Художник изображает Вирсавию глазами Давида. Как пишут комментаторы, Брюллов «передает чувственную эротику, по-мужски откровенно любуясь каждой складочкой стройного тела и прядями густых распущенных волос» героини. Таким образом художник вовлекает зрителя в акт вуайеризма, предлагая ему втроем — вместе с Давидом и автором полотна — пожирать глазами интимную красоту чужой жены. Но ведь библейский контекст характеризует этот взгляд как фатальную ошибку, демонстрируя его тяжкие последствия, коих ни один зритель не хотел бы допустить в свою жизнь.

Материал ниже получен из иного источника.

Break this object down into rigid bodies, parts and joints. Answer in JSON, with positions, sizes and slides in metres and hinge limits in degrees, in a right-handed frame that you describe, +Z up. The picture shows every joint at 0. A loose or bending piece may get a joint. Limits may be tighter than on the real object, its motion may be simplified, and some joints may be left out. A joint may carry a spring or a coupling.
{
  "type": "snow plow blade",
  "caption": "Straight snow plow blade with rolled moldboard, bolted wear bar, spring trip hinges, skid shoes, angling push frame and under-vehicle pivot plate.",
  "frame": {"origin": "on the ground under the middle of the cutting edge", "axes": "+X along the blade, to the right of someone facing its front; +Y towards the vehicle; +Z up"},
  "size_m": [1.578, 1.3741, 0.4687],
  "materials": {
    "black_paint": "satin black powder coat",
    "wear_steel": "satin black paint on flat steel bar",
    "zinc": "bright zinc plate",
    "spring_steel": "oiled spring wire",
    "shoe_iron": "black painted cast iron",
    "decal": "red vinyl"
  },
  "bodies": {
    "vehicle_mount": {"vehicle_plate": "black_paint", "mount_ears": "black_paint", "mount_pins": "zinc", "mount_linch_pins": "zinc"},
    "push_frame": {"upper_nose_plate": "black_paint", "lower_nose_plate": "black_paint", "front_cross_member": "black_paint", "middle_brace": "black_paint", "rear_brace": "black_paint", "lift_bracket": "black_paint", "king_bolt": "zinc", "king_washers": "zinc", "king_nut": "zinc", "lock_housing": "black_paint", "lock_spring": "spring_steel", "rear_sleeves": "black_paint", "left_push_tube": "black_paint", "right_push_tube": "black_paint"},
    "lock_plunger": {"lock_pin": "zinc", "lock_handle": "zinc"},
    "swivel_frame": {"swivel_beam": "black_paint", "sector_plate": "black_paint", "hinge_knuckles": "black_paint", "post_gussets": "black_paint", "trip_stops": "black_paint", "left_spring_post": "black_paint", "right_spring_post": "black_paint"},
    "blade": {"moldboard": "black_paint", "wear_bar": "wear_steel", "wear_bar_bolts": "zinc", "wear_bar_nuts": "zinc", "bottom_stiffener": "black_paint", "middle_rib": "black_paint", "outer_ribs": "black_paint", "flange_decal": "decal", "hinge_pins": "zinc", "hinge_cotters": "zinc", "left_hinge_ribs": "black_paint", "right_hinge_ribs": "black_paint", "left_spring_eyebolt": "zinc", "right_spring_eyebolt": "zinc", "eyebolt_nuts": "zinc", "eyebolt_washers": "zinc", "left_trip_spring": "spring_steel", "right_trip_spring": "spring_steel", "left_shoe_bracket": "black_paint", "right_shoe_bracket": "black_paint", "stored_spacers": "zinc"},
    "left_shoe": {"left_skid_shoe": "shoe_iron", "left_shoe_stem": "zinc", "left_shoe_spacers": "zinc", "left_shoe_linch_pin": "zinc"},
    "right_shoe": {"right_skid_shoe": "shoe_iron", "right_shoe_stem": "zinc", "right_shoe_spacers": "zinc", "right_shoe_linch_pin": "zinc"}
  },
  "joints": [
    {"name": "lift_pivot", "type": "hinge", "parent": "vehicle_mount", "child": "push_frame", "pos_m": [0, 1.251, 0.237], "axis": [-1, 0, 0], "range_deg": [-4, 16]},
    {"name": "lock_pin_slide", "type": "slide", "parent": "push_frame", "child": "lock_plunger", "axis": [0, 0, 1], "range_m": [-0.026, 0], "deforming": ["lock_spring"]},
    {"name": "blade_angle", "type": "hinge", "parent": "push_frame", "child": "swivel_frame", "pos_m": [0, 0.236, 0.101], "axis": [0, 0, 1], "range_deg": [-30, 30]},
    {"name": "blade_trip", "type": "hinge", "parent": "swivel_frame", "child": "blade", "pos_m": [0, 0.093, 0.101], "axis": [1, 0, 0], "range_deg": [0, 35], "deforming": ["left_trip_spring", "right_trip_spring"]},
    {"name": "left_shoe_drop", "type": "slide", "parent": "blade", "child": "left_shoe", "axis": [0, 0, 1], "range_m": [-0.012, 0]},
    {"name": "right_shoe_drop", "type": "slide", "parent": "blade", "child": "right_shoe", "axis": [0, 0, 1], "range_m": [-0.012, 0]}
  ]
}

Выходит, перед нами безрассудное, безответственное понимание красоты. Красоты, игнорирующей контекст остальной жизни. Красоты близорукой, сиюминутной. Не отличающей альтруистического восхищения от эгоистичной похоти. По мнению библейских авторов, таковое мышление не является правильным, а значит, и эстетически совершенным.
В поисках идеала
Язычески-материалистическое понимание красоты прочно связывается с физической природой личности. Такая красота имеет главное выражение в сексуальности — способности привлекать противоположный пол. Жизнь, здоровье и красота здесь настолько сориентированы на эротику, что физическое влечение называется самым важным делом. Ему стоит подчинить всё. Идеальная любовь — та, где двоих уносит поток эмоций, разум выключен за ненадобностью (любовь-то «безумная»!), думать о последствиях — верх дурного тона:
Мне говорят — ты сошла с ума,
А я говорю — разберусь сама.
Уж я как-нибудь обойдусь без вас,
Раз дело касается серых глаз (Ирина Салтыкова, «Серые глаза»).

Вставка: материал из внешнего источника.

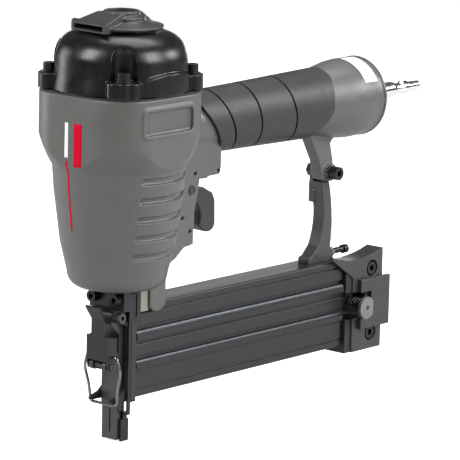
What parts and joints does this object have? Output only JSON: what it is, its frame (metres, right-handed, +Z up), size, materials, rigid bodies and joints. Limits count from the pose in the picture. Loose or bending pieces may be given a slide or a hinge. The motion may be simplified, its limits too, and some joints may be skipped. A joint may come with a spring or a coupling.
{
  "type": "pneumatic nail gun",
  "caption": "Pneumatic nail gun: tapered air barrel with domed head, rubber-gripped handle, trigger, strut, straight rear-loading magazine and quick-release nose.",
  "frame": {"origin": "centre of the nose door's tip face level with the drive axis, where the driver blade leaves the tool", "axes": "+Z up along the drive and cylinder axis, -Y to the front, +Y along the handle and magazine to the air inlet, +X to the tool's left side"},
  "size_m": [0.088, 0.3423, 0.27],
  "materials": {
    "body_paint": "satin",
    "gasket": "matte",
    "cap_black": "satin",
    "screw_black": "satin",
    "deflector_plastic": "satin",
    "valve_plastic": "matte",
    "spring_steel": "satin",
    "liner_aluminium": "satin",
    "seal_rubber": "matte",
    "blade_steel": "satin",
    "trigger_plastic": "satin",
    "pin_steel": "satin",
    "grip_rubber": "matte",
    "plug_chrome": "polished",
    "strut_paint": "satin",
    "nose_steel": "satin",
    "plated_steel": "satin",
    "door_steel": "satin",
    "wire_steel": "satin",
    "front_plate_steel": "satin",
    "magazine_anodised": "satin anodised",
    "rear_block_paint": "satin",
    "button_aluminium": "satin",
    "spring_black": "satin",
    "label_white": "satin",
    "stripe_red": "satin"
  },
  "bodies": {
    "tool": {"body_casting": "body_paint", "head_gasket": "gasket", "cylinder_cap": "cap_black", "cap_screws": "screw_black", "exhaust_screw": "screw_black", "cylinder_liner": "liner_aluminium", "liner_guide_ring": "valve_plastic", "bumper": "seal_rubber", "trigger_pin": "pin_steel", "roll_pins": "screw_black", "trigger_valve": "valve_plastic", "grip_sleeve": "grip_rubber", "end_gasket": "gasket", "end_cap": "body_paint", "end_cap_screws": "screw_black", "inlet_bushing": "plug_chrome", "air_plug": "plug_chrome", "strut": "strut_paint", "strut_bolt": "screw_black", "strut_washer": "pin_steel", "strut_nut": "screw_black", "foot_screw": "screw_black", "nose_housing": "nose_steel", "nose_screws": "screw_black", "hinge_pin": "pin_steel", "magazine_front_plate": "front_plate_steel", "magazine_saddle": "plated_steel", "magazine_body": "magazine_anodised", "head_valve_spring": "spring_steel", "valve_spring": "spring_steel"},
    "deflector": {"exhaust_deflector": "deflector_plastic"},
    "head_valve": {"head_valve": "valve_plastic"},
    "driver": {"piston": "liner_aluminium", "piston_ring": "seal_rubber", "driver_blade": "blade_steel"},
    "trigger": {"trigger": "trigger_plastic"},
    "valve_stem": {"valve_stem": "pin_steel"},
    "door": {"nose_door": "door_steel", "lever_pin": "pin_steel"},
    "lever": {"latch_lever": "nose_steel"},
    "bail": {"wire_bail": "wire_steel"},
    "contact_arm": {"contact_arm": "nose_steel"},
    "drawer": {"magazine_rail": "blade_steel", "rear_end_plate": "seal_rubber", "rear_block": "rear_block_paint", "rear_block_screws": "screw_black", "latch_plate": "rear_block_paint"},
    "pusher": {"pusher": "blade_steel", "pusher_spring": "spring_steel"},
    "latch_button": {"latch_button": "button_aluminium", "latch_spring": "spring_black"}
  },
  "joints": [
    {"name": "trigger_pull", "type": "hinge", "parent": "tool", "child": "trigger", "pos_m": [0, 0.0549, 0.1515], "axis": [1, 0, 0], "range_deg": [0, 12], "stiffness_Nm_per_rad": 0.6, "springref_deg": -5.73},
    {"name": "valve_stem_slide", "type": "slide", "parent": "tool", "child": "valve_stem", "axis": [0, 0, 1], "range_m": [0, 0.0035], "deforming": ["valve_spring"]},
    {"name": "head_valve_lift", "type": "slide", "parent": "tool", "child": "head_valve", "axis": [0, 0, 1], "range_m": [0, 0.006], "stiffness_N_per_m": 1500, "springref_m": -0.004, "deforming": ["head_valve_spring"]},
    {"name": "drive_stroke", "type": "slide", "parent": "tool", "child": "driver", "axis": [0, 0, -1], "range_m": [0, 0.082]},
    {"name": "exhaust_swivel", "type": "hinge", "parent": "tool", "child": "deflector", "pos_m": [0, 0, 0.2595], "axis": [0, 0, 1], "continuous": true},
    {"name": "contact_slide", "type": "slide", "parent": "tool", "child": "contact_arm", "axis": [0, 0, 1], "range_m": [0, 0.005], "stiffness_N_per_m": 600, "springref_m": -0.004},
    {"name": "door_open", "type": "hinge", "parent": "tool", "child": "door", "pos_m": [0, -0.009, 0.0795], "axis": [-1, 0, 0], "range_deg": [0, 50]},
    {"name": "latch_lever_open", "type": "hinge", "parent": "door", "child": "lever", "pos_m": [0, -0.014, 0.0486], "axis": [1, 0, 0], "range_deg": [0, 95]},
    {"name": "bail_swing", "type": "hinge", "parent": "lever", "child": "bail", "pos_m": [0, -0.0124, 0.0546], "axis": [1, 0, 0], "range_deg": [-116, 1]},
    {"name": "magazine_slide", "type": "slide", "parent": "tool", "child": "drawer", "axis": [0, 1, 0], "range_m": [0, 0.15]},
    {"name": "pusher_slide", "type": "slide", "parent": "drawer", "child": "pusher", "axis": [0, 1, 0], "range_m": [0, 0.165], "stiffness_N_per_m": 15, "springref_m": -0.2},
    {"name": "latch_press", "type": "slide", "parent": "tool", "child": "latch_button", "axis": [-1, 0, 0], "range_m": [0, 0.0015], "stiffness_N_per_m": 800, "springref_m": -0.002}
  ],
  "couplings": [
    {"joint": "valve_stem_slide", "follows": "trigger_pull", "m_per_rad": 0.0161},
    {"joint": "bail_swing", "follows": "latch_lever_open", "ratio": -1.2}
  ]
}
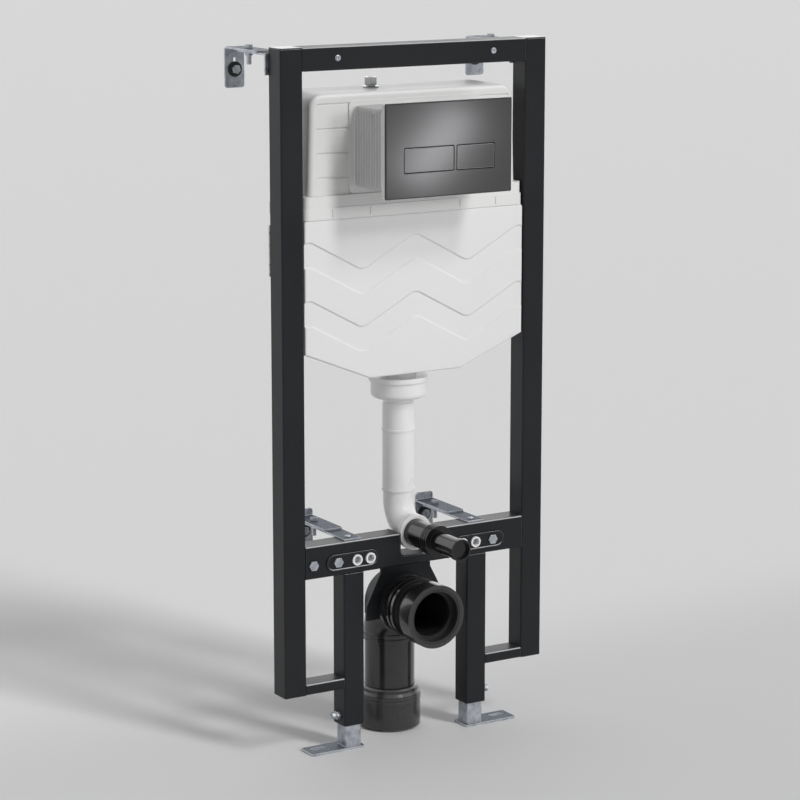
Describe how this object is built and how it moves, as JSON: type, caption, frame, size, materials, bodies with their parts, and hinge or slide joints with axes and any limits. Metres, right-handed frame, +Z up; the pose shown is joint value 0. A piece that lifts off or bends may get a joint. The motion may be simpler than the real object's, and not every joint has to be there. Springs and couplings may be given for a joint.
{
  "type": "wall hung toilet installation frame",
  "caption": "Steel installation frame for a wall hung toilet, with concealed cistern, flush plate, flush pipe, drain bend and telescopic floor feet, fixed to a wall by angles.",
  "frame": {"origin": "centre of the anchor hole on the wall side of the upper left wall angle", "axes": "+Y into the wall, +Z up, +X to the right as seen from the front"},
  "size_m": [0.5085, 0.311, 1.164],
  "materials": {
    "frame_steel": "satin powder coat, dark anthracite",
    "zinc_steel": "bright zinc plating, slightly mottled",
    "tank_plastic": "moulded, semi gloss off white",
    "cover_foam": "moulded foam board, matt off white",
    "plate_metallic": "metallised, finely brushed grey",
    "black_plastic": "gloss black pipe plastic",
    "black_rubber": "matt black rubber",
    "white_plastic": "white moulded plastic",
    "chrome": "polished chrome"
  },
  "bodies": {
    "frame": {"left_post": "frame_steel", "right_post": "frame_steel", "post_caps": "black_plastic", "top_rail": "frame_steel", "cross_rail": "frame_steel", "pipe_saddle": "frame_steel", "left_lower_rail": "frame_steel", "right_lower_rail": "frame_steel", "left_leg": "frame_steel", "right_leg": "frame_steel", "leg_clamp_bolts": "zinc_steel", "upper_left_wall_angle": "zinc_steel", "upper_right_wall_angle": "zinc_steel", "lower_left_wall_angle": "zinc_steel", "lower_right_wall_angle": "zinc_steel", "upper_left_arm": "zinc_steel", "upper_right_arm": "zinc_steel", "lower_left_arm": "zinc_steel", "lower_right_arm": "zinc_steel", "bracket_bolts": "zinc_steel", "left_stud_plate": "frame_steel", "right_stud_plate": "frame_steel", "stud_sleeves": "white_plastic", "cistern_lower": "tank_plastic", "cistern_upper": "tank_plastic", "cistern_belt": "tank_plastic", "cistern_hangers": "zinc_steel", "front_cover": "cover_foam", "access_collar": "white_plastic", "flush_plate": "plate_metallic", "inlet_nut": "chrome", "cup_nut": "white_plastic", "flush_pipe": "white_plastic", "flush_elbow": "white_plastic", "elbow_collar": "white_plastic", "flush_plug": "black_plastic", "drain_holder": "frame_steel", "drain_bend": "black_plastic", "drain_seal": "black_rubber", "drain_pipe": "black_plastic", "drain_socket": "black_plastic"},
    "left_foot": {"left_foot": "zinc_steel"},
    "right_foot": {"right_foot": "zinc_steel"},
    "large_button": {"large_button": "plate_metallic"},
    "small_button": {"small_button": "plate_metallic"}
  },
  "joints": [
    {"name": "large_button_press", "type": "slide", "parent": "frame", "child": "large_button", "axis": [0, 1, 0], "range_m": [0, 0.004], "stiffness_N_per_m": 1500},
    {"name": "small_button_press", "type": "slide", "parent": "frame", "child": "small_button", "axis": [0, 1, 0], "range_m": [0, 0.004], "stiffness_N_per_m": 1500},
    {"name": "left_foot_slide", "type": "slide", "parent": "frame", "child": "left_foot", "axis": [0, 0, -1], "range_m": [-0.032, 0.16]},
    {"name": "right_foot_slide", "type": "slide", "parent": "frame", "child": "right_foot", "axis": [0, 0, -1], "range_m": [-0.032, 0.16]}
  ]
}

С не меньшей определенностью Библия оппонирует и религиозным эстетическим стереотипам. Бог сотворил всё — и физическую, и духовную сторону реальности. Он проводит границы святости и чистоты и в телесной, и в душевной области. Здоровое тело, хороший аппетит, крепкий сон, супружеская близость, рождение детей — эти блага посылает праведным Божья рука, как и ответы на молитву, избавление в кризисе и руководство в исследовании Священного Писания. Монашеская дистанция от физического мира чужда библейским авторам, равно как и животная погруженность в него.

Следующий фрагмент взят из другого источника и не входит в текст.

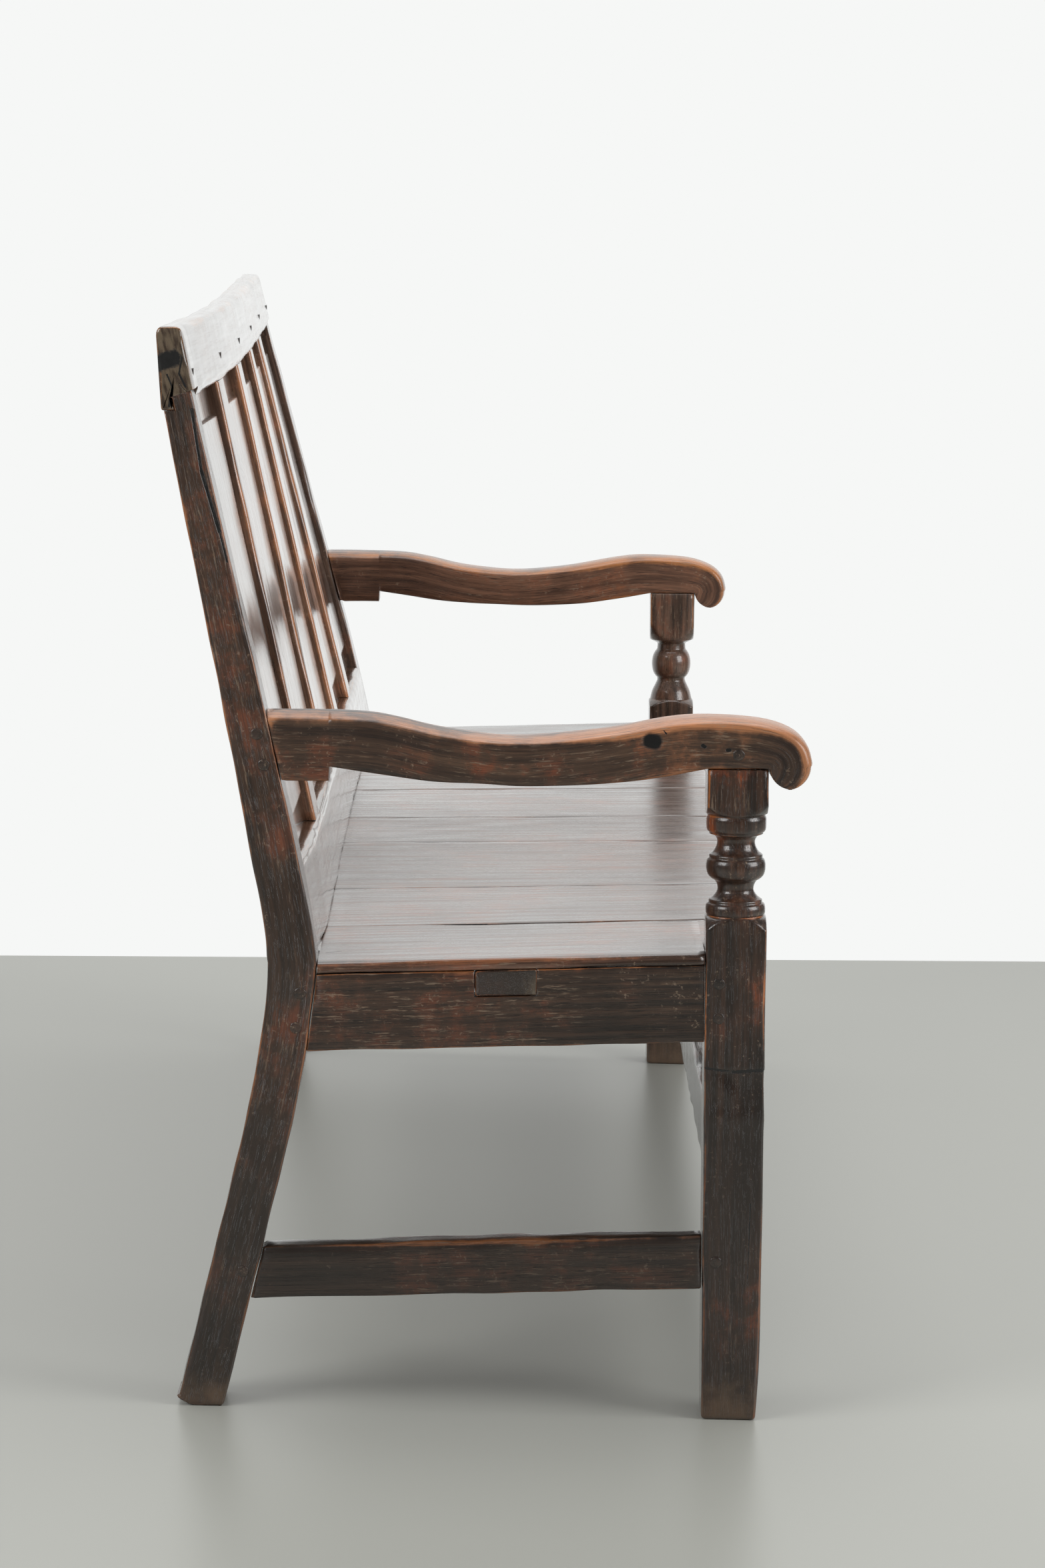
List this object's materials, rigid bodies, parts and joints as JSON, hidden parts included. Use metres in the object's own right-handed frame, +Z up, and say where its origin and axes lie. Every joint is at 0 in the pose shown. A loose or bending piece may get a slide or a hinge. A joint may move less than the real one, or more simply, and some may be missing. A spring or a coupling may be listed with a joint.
{
  "type": "oak settle bench",
  "caption": "Long pegged oak settle with a raked panelled back, open shaped arms on turned posts and a boarded seat.",
  "frame": {"origin": "on the floor, under the middle of the bench's bounding box", "axes": "+X along the seat to the sitter's left end, which is the far one in the picture; -Y towards the front, where the sitter's knees are; +Z up"},
  "size_m": [1.8016, 0.641, 1.0155],
  "materials": {
    "dark_oak": "old wax over near-black oak, worn brown at the arrises",
    "arm_oak": "old wax, rubbed brown by hands",
    "seat_oak": "polished by use",
    "peg_oak": "dark, dry end grain"
  },
  "bodies": {
    "root": {"rear_post_left": "dark_oak", "front_post_left": "dark_oak", "arm_left": "arm_oak", "side_rail_left": "dark_oak", "side_stretcher_left": "dark_oak", "rail_peg_left_1": "peg_oak", "rail_peg_left_2": "peg_oak", "rail_peg_left_3": "peg_oak", "rail_peg_left_4": "peg_oak", "stretcher_peg_left_1": "peg_oak", "stretcher_peg_left_2": "peg_oak", "arm_peg_left_1": "peg_oak", "arm_peg_left_2": "peg_oak", "pin_peg_left": "peg_oak", "rear_post_right": "dark_oak", "front_post_right": "dark_oak", "arm_right": "arm_oak", "side_rail_right": "dark_oak", "side_stretcher_right": "dark_oak", "rail_peg_right_1": "peg_oak", "rail_peg_right_2": "peg_oak", "rail_peg_right_3": "peg_oak", "rail_peg_right_4": "peg_oak", "stretcher_peg_right_1": "peg_oak", "stretcher_peg_right_2": "peg_oak", "arm_peg_right_1": "peg_oak", "arm_peg_right_2": "peg_oak", "pin_peg_right": "peg_oak", "front_rail": "dark_oak", "rear_rail": "dark_oak", "front_stretcher": "dark_oak", "seat_bearer": "dark_oak", "seat_board_1": "seat_oak", "seat_board_2": "seat_oak", "seat_board_3": "seat_oak", "seat_board_4": "seat_oak", "seat_board_5": "seat_oak", "seat_board_6": "seat_oak", "seat_board_7": "seat_oak", "seat_board_8": "seat_oak", "back_rail": "dark_oak", "crest_rail": "dark_oak", "muntin_1": "dark_oak", "muntin_2": "dark_oak", "muntin_3": "dark_oak", "muntin_4": "dark_oak", "panel_1": "dark_oak", "panel_2": "dark_oak", "panel_3": "dark_oak", "panel_4": "dark_oak", "panel_5": "dark_oak", "crest_peg_1": "peg_oak", "crest_peg_2": "peg_oak", "crest_peg_3": "peg_oak", "crest_peg_4": "peg_oak", "crest_peg_5": "peg_oak", "crest_peg_6": "peg_oak"}
  },
  "joints": []
}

Таким образом, красота в библейском понимании — это не столько внешность, ласкающая взгляд, сколько выполнение возложенной задачи. В этом контексте заботливая мама признаётся красивой, даже и состарившись, а гулящая женщина красивой быть не может. Физические данные блудницы из-за ее поведения становятся соблазном, опасностью.
Обожествить Солнце — значить перечеркнуть и то эстетическое послание, которое Всевышний заложил в величественном ходе светила по небосклону. Согласно Давиду, Солнце красиво еще и потому, что исполняет Божий замысел освещать и согревать Землю. Жертвенный дым приятен, потому что демонстрирует верность Ноя, позволяющую Творцу взять обязательство не насылать более всемирный потоп. Вожделеющий молоденьких учеников Сократ уничтожает тем самым свою мудрость. А распятый окровавленный Бог остается прекрасным, потому что ожидает искупления людских грехов Своей непреходящей жертвой.